_Stated goal_
Write out each line of the material again, word for word.

_Records that describe objects_
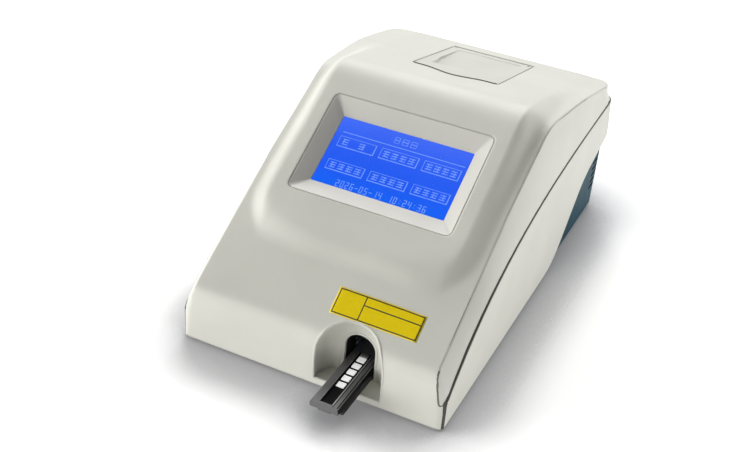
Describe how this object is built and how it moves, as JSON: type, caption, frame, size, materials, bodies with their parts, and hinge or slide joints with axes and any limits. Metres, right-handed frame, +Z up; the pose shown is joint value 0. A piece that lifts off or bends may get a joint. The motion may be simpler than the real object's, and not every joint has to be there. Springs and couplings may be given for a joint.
{
  "type": "urine analyzer",
  "caption": "Benchtop urine strip analyzer: wedge-shaped casing, tilted touch screen, sliding strip tray in an arched niche, thermal printer under a hinged lid.",
  "frame": {"origin": "on the table under the middle of the bounding box, with the strip tray out as in the picture", "axes": "+X to the analyzer's right seen from its front, +Y from its front to its rear, +Z up"},
  "size_m": [0.181, 0.3524, 0.14],
  "materials": {
    "casing": "fine satin moulded plastic, warm light grey",
    "casing_lower": "fine satin moulded plastic, warm light grey",
    "bezel_plastic": "satin moulded plastic, warm light grey",
    "base_plastic": "semi-gloss moulded plastic, deep teal",
    "foot_rubber": "soft matte black rubber",
    "platen_rubber": "smooth matte rubber sleeve",
    "steel": "bright plated steel",
    "screen_glass": "clear glossy touch panel",
    "lens_glass": "clear polished lens",
    "lcd": "lit blue display with pale figures",
    "circuit_board": "green solder mask",
    "tray_plastic": "dark grey satin plastic",
    "strip_backing": "black matte strip",
    "test_pad": "white absorbent pad",
    "grey_plastic": "mid-grey satin plastic",
    "gear_plastic": "natural acetal",
    "black_plastic": "black satin plastic",
    "copper_winding": "taped winding and core",
    "paper": "matte white thermal paper"
  },
  "bodies": {
    "housing": {"upper_shell": "casing", "middle_shell": "casing_lower", "base_housing": "base_plastic", "screen_bezel": "bezel_plastic", "foot_front_left": "foot_rubber", "foot_front_right": "foot_rubber", "foot_rear_left": "foot_rubber", "foot_rear_right": "foot_rubber", "case_screw_front_left": "steel", "case_screw_front_right": "steel", "case_screw_rear_left": "steel", "case_screw_rear_right": "steel", "touch_panel": "screen_glass", "lcd_module": "lcd", "lcd_board": "circuit_board", "tray_guide": "black_plastic", "light_shroud": "black_plastic", "tray_motor": "steel", "motor_bracket": "steel", "optics_bracket": "steel", "optical_head": "black_plastic", "optical_lens": "lens_glass", "sensor_board": "circuit_board", "main_board": "circuit_board", "buzzer": "black_plastic", "power_board": "circuit_board", "transformer": "copper_winding", "paper_bucket": "black_plastic", "roll_spindle": "grey_plastic", "lid_pin": "steel", "printer_frame": "steel", "thermal_head": "steel", "printer_motor": "steel", "power_inlet": "black_plastic", "inlet_blade_line": "steel", "inlet_blade_neutral": "steel", "inlet_blade_earth": "steel", "switch_frame": "black_plastic", "serial_port": "steel", "usb_port": "steel"},
    "tray": {"strip_tray": "tray_plastic", "test_strip": "strip_backing", "test_pad_1": "test_pad", "test_pad_2": "test_pad", "test_pad_3": "test_pad", "test_pad_4": "test_pad", "test_pad_5": "test_pad", "strip_stop": "grey_plastic", "tray_rack": "gear_plastic"},
    "tray_drive": {"tray_pinion": "gear_plastic", "tray_motor_shaft": "steel"},
    "lid": {"printer_lid": "casing"},
    "paper": {"paper_roll": "paper"},
    "platen": {"platen_roller": "platen_rubber", "platen_shaft": "steel", "platen_gear": "gear_plastic"},
    "idler": {"idler_gear": "gear_plastic"},
    "printer_drive": {"printer_pinion": "gear_plastic"},
    "rocker": {"power_rocker": "black_plastic"}
  },
  "joints": [
    {"name": "tray_slide", "type": "slide", "parent": "housing", "child": "tray", "axis": [0, 1, 0], "range_m": [0, 0.048]},
    {"name": "pinion_spin", "type": "hinge", "parent": "housing", "child": "tray_drive", "pos_m": [0.006, -0.0592, 0.013], "axis": [0, 0, 1], "range_deg": [-5, 350]},
    {"name": "lid_hinge", "type": "hinge", "parent": "housing", "child": "lid", "pos_m": [0, 0.13524, 0.11278], "axis": [-1, 0, 0], "range_deg": [0, 85]},
    {"name": "roll_spin", "type": "hinge", "parent": "housing", "child": "paper", "pos_m": [0, 0.1123, 0.0935], "axis": [1, 0, 0], "continuous": true},
    {"name": "platen_spin", "type": "hinge", "parent": "housing", "child": "platen", "pos_m": [0, 0.0703, 0.1165], "axis": [1, 0, 0], "continuous": true},
    {"name": "idler_spin", "type": "hinge", "parent": "housing", "child": "idler", "pos_m": [0.0343, 0.07873, 0.10714], "axis": [1, 0, 0], "continuous": true},
    {"name": "printer_drive_spin", "type": "hinge", "parent": "housing", "child": "printer_drive", "pos_m": [0.0343, 0.07057, 0.10333], "axis": [1, 0, 0], "continuous": true},
    {"name": "rocker_hinge", "type": "hinge", "parent": "housing", "child": "rocker", "pos_m": [-0.018, 0.1691, 0.036], "axis": [1, 0, 0], "range_deg": [0, 14]}
  ],
  "couplings": [
    {"joint": "pinion_spin", "follows": "tray_slide", "rad_per_m": 125},
    {"joint": "idler_spin", "follows": "platen_spin", "ratio": -1.3333},
    {"joint": "printer_drive_spin", "follows": "platen_spin", "ratio": 2}
  ]
}
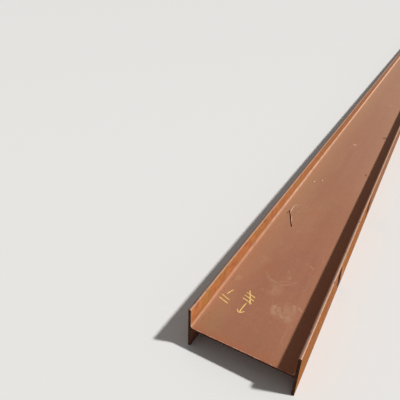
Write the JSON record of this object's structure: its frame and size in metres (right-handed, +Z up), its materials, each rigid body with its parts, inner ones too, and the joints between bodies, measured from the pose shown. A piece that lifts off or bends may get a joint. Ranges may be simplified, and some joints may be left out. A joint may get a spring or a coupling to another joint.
{
  "type": "steel i-beam",
  "caption": "Hot-rolled wide-flange steel beam in a full stock length, weathered bare, with square-cut ends; lies on its flange tips with the web level.",
  "frame": {"origin": "on the ground under the middle of the beam, midway between the two flanges", "axes": "+Y along the beam from the near cut end to the far one, +Z up from the web's upper face, +X from one flange to the other"},
  "size_m": [0.4028, 12.192, 0.1774],
  "materials": {
    "rusted_steel": "matte",
    "yellow_marker": "matte",
    "dry_debris": "matte"
  },
  "bodies": {
    "root": {"i_beam": "rusted_steel"}
  },
  "joints": []
}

_Response to the task_
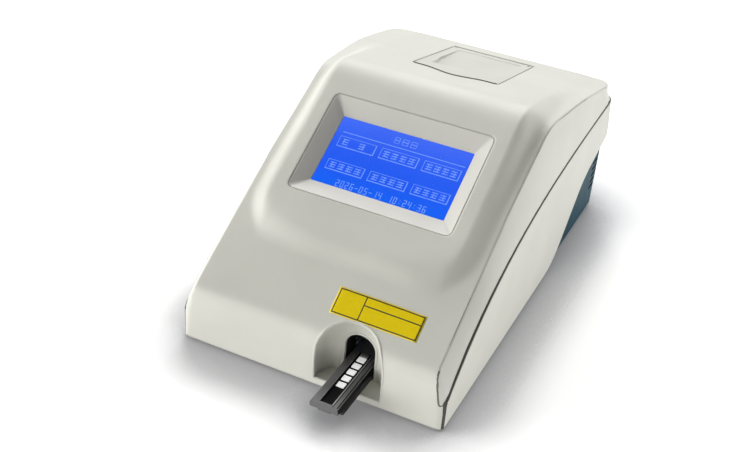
Describe how this object is built and how it moves, as JSON: type, caption, frame, size, materials, bodies with their parts, and hinge or slide joints with axes and any limits. Metres, right-handed frame, +Z up; the pose shown is joint value 0. A piece that lifts off or bends may get a joint. The motion may be simpler than the real object's, and not every joint has to be there. Springs and couplings may be given for a joint.
{
  "type": "urine analyzer",
  "caption": "Benchtop urine strip analyzer: wedge-shaped casing, tilted touch screen, sliding strip tray in an arched niche, thermal printer under a hinged lid.",
  "frame": {"origin": "on the table under the middle of the bounding box, with the strip tray out as in the picture", "axes": "+X to the analyzer's right seen from its front, +Y from its front to its rear, +Z up"},
  "size_m": [0.181, 0.3524, 0.14],
  "materials": {
    "casing": "fine satin moulded plastic, warm light grey",
    "casing_lower": "fine satin moulded plastic, warm light grey",
    "bezel_plastic": "satin moulded plastic, warm light grey",
    "base_plastic": "semi-gloss moulded plastic, deep teal",
    "foot_rubber": "soft matte black rubber",
    "platen_rubber": "smooth matte rubber sleeve",
    "steel": "bright plated steel",
    "screen_glass": "clear glossy touch panel",
    "lens_glass": "clear polished lens",
    "lcd": "lit blue display with pale figures",
    "circuit_board": "green solder mask",
    "tray_plastic": "dark grey satin plastic",
    "strip_backing": "black matte strip",
    "test_pad": "white absorbent pad",
    "grey_plastic": "mid-grey satin plastic",
    "gear_plastic": "natural acetal",
    "black_plastic": "black satin plastic",
    "copper_winding": "taped winding and core",
    "paper": "matte white thermal paper"
  },
  "bodies": {
    "housing": {"upper_shell": "casing", "middle_shell": "casing_lower", "base_housing": "base_plastic", "screen_bezel": "bezel_plastic", "foot_front_left": "foot_rubber", "foot_front_right": "foot_rubber", "foot_rear_left": "foot_rubber", "foot_rear_right": "foot_rubber", "case_screw_front_left": "steel", "case_screw_front_right": "steel", "case_screw_rear_left": "steel", "case_screw_rear_right": "steel", "touch_panel": "screen_glass", "lcd_module": "lcd", "lcd_board": "circuit_board", "tray_guide": "black_plastic", "light_shroud": "black_plastic", "tray_motor": "steel", "motor_bracket": "steel", "optics_bracket": "steel", "optical_head": "black_plastic", "optical_lens": "lens_glass", "sensor_board": "circuit_board", "main_board": "circuit_board", "buzzer": "black_plastic", "power_board": "circuit_board", "transformer": "copper_winding", "paper_bucket": "black_plastic", "roll_spindle": "grey_plastic", "lid_pin": "steel", "printer_frame": "steel", "thermal_head": "steel", "printer_motor": "steel", "power_inlet": "black_plastic", "inlet_blade_line": "steel", "inlet_blade_neutral": "steel", "inlet_blade_earth": "steel", "switch_frame": "black_plastic", "serial_port": "steel", "usb_port": "steel"},
    "tray": {"strip_tray": "tray_plastic", "test_strip": "strip_backing", "test_pad_1": "test_pad", "test_pad_2": "test_pad", "test_pad_3": "test_pad", "test_pad_4": "test_pad", "test_pad_5": "test_pad", "strip_stop": "grey_plastic", "tray_rack": "gear_plastic"},
    "tray_drive": {"tray_pinion": "gear_plastic", "tray_motor_shaft": "steel"},
    "lid": {"printer_lid": "casing"},
    "paper": {"paper_roll": "paper"},
    "platen": {"platen_roller": "platen_rubber", "platen_shaft": "steel", "platen_gear": "gear_plastic"},
    "idler": {"idler_gear": "gear_plastic"},
    "printer_drive": {"printer_pinion": "gear_plastic"},
    "rocker": {"power_rocker": "black_plastic"}
  },
  "joints": [
    {"name": "tray_slide", "type": "slide", "parent": "housing", "child": "tray", "axis": [0, 1, 0], "range_m": [0, 0.048]},
    {"name": "pinion_spin", "type": "hinge", "parent": "housing", "child": "tray_drive", "pos_m": [0.006, -0.0592, 0.013], "axis": [0, 0, 1], "range_deg": [-5, 350]},
    {"name": "lid_hinge", "type": "hinge", "parent": "housing", "child": "lid", "pos_m": [0, 0.13524, 0.11278], "axis": [-1, 0, 0], "range_deg": [0, 85]},
    {"name": "roll_spin", "type": "hinge", "parent": "housing", "child": "paper", "pos_m": [0, 0.1123, 0.0935], "axis": [1, 0, 0], "continuous": true},
    {"name": "platen_spin", "type": "hinge", "parent": "housing", "child": "platen", "pos_m": [0, 0.0703, 0.1165], "axis": [1, 0, 0], "continuous": true},
    {"name": "idler_spin", "type": "hinge", "parent": "housing", "child": "idler", "pos_m": [0.0343, 0.07873, 0.10714], "axis": [1, 0, 0], "continuous": true},
    {"name": "printer_drive_spin", "type": "hinge", "parent": "housing", "child": "printer_drive", "pos_m": [0.0343, 0.07057, 0.10333], "axis": [1, 0, 0], "continuous": true},
    {"name": "rocker_hinge", "type": "hinge", "parent": "housing", "child": "rocker", "pos_m": [-0.018, 0.1691, 0.036], "axis": [1, 0, 0], "range_deg": [0, 14]}
  ],
  "couplings": [
    {"joint": "pinion_spin", "follows": "tray_slide", "rad_per_m": 125},
    {"joint": "idler_spin", "follows": "platen_spin", "ratio": -1.3333},
    {"joint": "printer_drive_spin", "follows": "platen_spin", "ratio": 2}
  ]
}
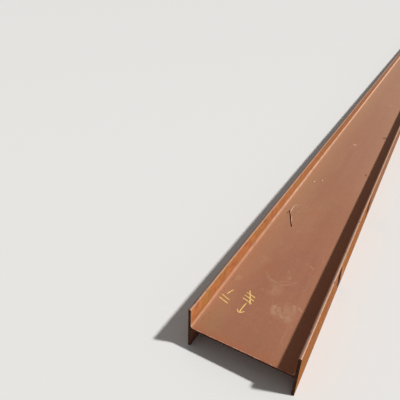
Write the JSON record of this object's structure: its frame and size in metres (right-handed, +Z up), its materials, each rigid body with its parts, inner ones too, and the joints between bodies, measured from the pose shown. A piece that lifts off or bends may get a joint. Ranges may be simplified, and some joints may be left out. A joint may get a spring or a coupling to another joint.
{
  "type": "steel i-beam",
  "caption": "Hot-rolled wide-flange steel beam in a full stock length, weathered bare, with square-cut ends; lies on its flange tips with the web level.",
  "frame": {"origin": "on the ground under the middle of the beam, midway between the two flanges", "axes": "+Y along the beam from the near cut end to the far one, +Z up from the web's upper face, +X from one flange to the other"},
  "size_m": [0.4028, 12.192, 0.1774],
  "materials": {
    "rusted_steel": "matte",
    "yellow_marker": "matte",
    "dry_debris": "matte"
  },
  "bodies": {
    "root": {"i_beam": "rusted_steel"}
  },
  "joints": []
}